Three times in a row, since 2018, Republicans have been disappointed on election night in November, in large part because they lost the suburbs. More defeats Tuesday for the GOP in Pennsylvania, Colorado and Florida suggest the erosion is continuing.

After a special election Tuesday outside Philadelphia, Democrats will retain their one-seat majority in the Pennsylvania House that they captured last fall. The 163rd district in Delaware County was long held by the GOP, but Democrat Mike Zabel flipped it in 2018. Mr. Zabel resigned after three women accused him of sexual harassment, giving Republicans another chance to retake the seat.

Democrat Heather Boyd focused on abortion. She won, 60% to 39%, according to the latest returns. Compare that to the registration data: 51% of the district’s voters are Democrats, 37% are Republicans, and 12% are unaffiliated. Ms. Boyd’s Republican opponent was massively outspent, but the GOP can’t win statewide without a better showing in the Philadelphia suburbs.

Meantime, the GOP also lost two of its last urban redoubts. Democrat Donna Deegan, a former TV anchor, took the Jacksonville, Fla., mayor’s race with 52% of the vote. The GOP has run Jacksonville for most of the past three decades, and the U.S. Navy has a large presence there. In an even bigger surprise, independent local businessman Yemi Mobolade won the mayoral runoff in Colorado Springs against a well-known Republican.
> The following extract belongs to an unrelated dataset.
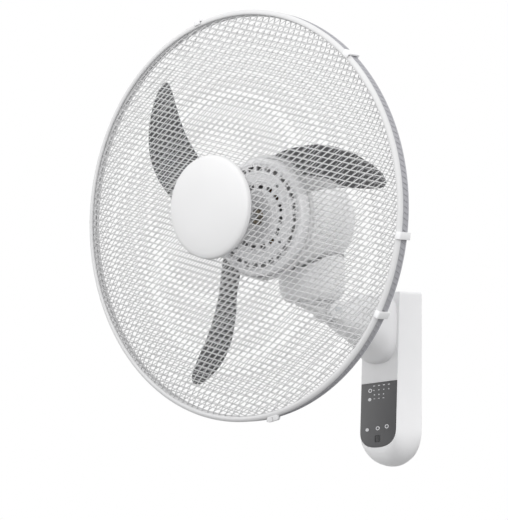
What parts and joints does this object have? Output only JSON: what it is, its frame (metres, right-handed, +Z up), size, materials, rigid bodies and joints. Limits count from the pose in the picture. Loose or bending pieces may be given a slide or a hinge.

The GOP has run the conservative city for 45 years.

A silver lining Tuesday in Pennsylvania is that sane Republicans rejected Judge Patricia McCullough, who was seeking the party’s nomination for a state Supreme Court seat. “I was the only judge in the entire country to enter an order to halt the certification of the 2020 presidential election results,” she once bragged. The GOP nominated instead Judge Carolyn Carluccio. But the fact that party money and energy is still being wasted by President Trump’s 2020 election grievances is a running GOP sore.

With Mr. Trump trying again in 2024, there’s a significant risk of hitting a suburban wall next November. In Kentucky on Tuesday, state Attorney General Daniel Cameron secured the GOP nomination to challenge Gov. Andy Beshear. “The Trump culture of winning is alive and well in Kentucky,” Mr. Cameron said, in a shot at Florida Gov. Ron DeSantis, who had endorsed another Republican candidate.

In a GOP primary, Mr. Trump’s imprimatur is valuable, but not so much in a general election. Mr. Beshear won’t be easy to beat this fall, and Mr. Cameron’s strategy of hugging Mr. Trump will be tested. The same goes for the Senate next year, where a friendly map gives the GOP an opening. As Mitch McConnellrecently warned: “We do have the possibility of screwing this up, and that gets back to candidate recruitment.”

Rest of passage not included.